▶ **Dataset extract**:
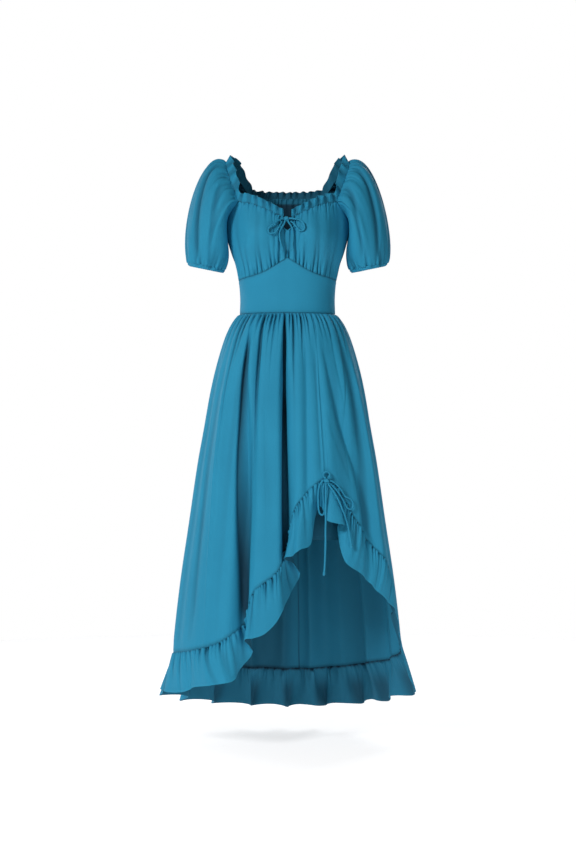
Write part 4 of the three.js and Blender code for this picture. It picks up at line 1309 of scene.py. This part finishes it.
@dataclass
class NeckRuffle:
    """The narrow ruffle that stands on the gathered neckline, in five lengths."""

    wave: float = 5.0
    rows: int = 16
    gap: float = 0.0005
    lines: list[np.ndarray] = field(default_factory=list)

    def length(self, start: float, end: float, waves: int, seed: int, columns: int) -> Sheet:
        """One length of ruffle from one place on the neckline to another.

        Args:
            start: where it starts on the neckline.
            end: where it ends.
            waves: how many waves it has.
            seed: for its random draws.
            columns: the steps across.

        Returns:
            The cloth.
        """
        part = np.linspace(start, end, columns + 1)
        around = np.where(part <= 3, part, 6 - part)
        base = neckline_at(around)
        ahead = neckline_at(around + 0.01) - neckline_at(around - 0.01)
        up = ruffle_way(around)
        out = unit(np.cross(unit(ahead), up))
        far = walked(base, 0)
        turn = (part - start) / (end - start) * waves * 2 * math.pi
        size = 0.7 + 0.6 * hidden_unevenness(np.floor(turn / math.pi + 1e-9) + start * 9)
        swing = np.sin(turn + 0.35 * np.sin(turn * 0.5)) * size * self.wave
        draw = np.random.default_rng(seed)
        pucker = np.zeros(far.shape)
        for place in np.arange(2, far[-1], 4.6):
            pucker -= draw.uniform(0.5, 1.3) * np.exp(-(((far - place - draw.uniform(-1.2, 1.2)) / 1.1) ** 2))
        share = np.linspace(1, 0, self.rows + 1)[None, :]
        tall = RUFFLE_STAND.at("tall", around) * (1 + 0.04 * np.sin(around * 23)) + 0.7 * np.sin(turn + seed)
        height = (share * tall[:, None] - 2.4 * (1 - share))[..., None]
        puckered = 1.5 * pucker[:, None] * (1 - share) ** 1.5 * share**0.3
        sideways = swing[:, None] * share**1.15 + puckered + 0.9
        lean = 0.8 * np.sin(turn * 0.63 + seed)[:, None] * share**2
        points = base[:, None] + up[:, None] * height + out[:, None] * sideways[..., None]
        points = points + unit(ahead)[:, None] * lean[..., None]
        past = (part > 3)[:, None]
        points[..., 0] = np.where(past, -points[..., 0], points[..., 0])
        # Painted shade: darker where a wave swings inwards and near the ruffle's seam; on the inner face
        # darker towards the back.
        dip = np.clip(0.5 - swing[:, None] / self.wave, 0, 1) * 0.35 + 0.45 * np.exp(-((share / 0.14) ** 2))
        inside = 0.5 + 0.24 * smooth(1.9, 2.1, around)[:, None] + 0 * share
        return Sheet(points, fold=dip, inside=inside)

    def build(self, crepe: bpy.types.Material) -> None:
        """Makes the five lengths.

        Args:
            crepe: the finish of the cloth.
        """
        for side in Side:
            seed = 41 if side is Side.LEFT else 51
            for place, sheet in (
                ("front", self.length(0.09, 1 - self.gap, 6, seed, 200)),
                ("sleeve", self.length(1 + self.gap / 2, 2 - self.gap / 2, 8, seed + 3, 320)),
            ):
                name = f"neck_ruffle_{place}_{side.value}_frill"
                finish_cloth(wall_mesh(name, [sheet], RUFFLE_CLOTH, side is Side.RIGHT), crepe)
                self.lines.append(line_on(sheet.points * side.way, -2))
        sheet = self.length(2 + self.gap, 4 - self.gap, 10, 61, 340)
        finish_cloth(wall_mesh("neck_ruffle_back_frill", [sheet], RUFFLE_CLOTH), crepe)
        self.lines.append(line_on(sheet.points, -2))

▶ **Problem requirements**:
Return only the lines spanning from the first line of the material through the line with "lines: list[np.ndarray] = field(default_factory=list)", copied exactly, both ends kept.

▶ **Solution to this problem**:
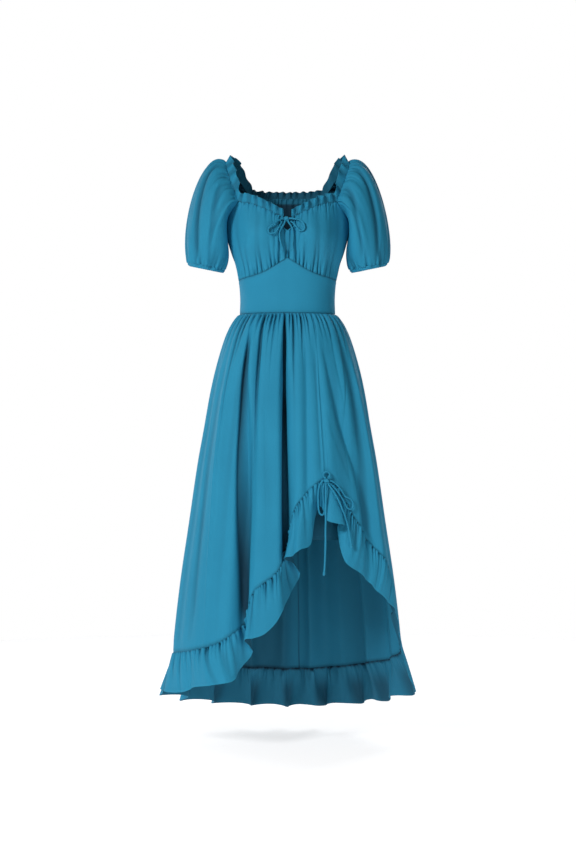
Write part 4 of the three.js and Blender code for this picture. It picks up at line 1309 of scene.py. This part finishes it.
@dataclass
class NeckRuffle:
    """The narrow ruffle that stands on the gathered neckline, in five lengths."""

    wave: float = 5.0
    rows: int = 16
    gap: float = 0.0005
    lines: list[np.ndarray] = field(default_factory=list)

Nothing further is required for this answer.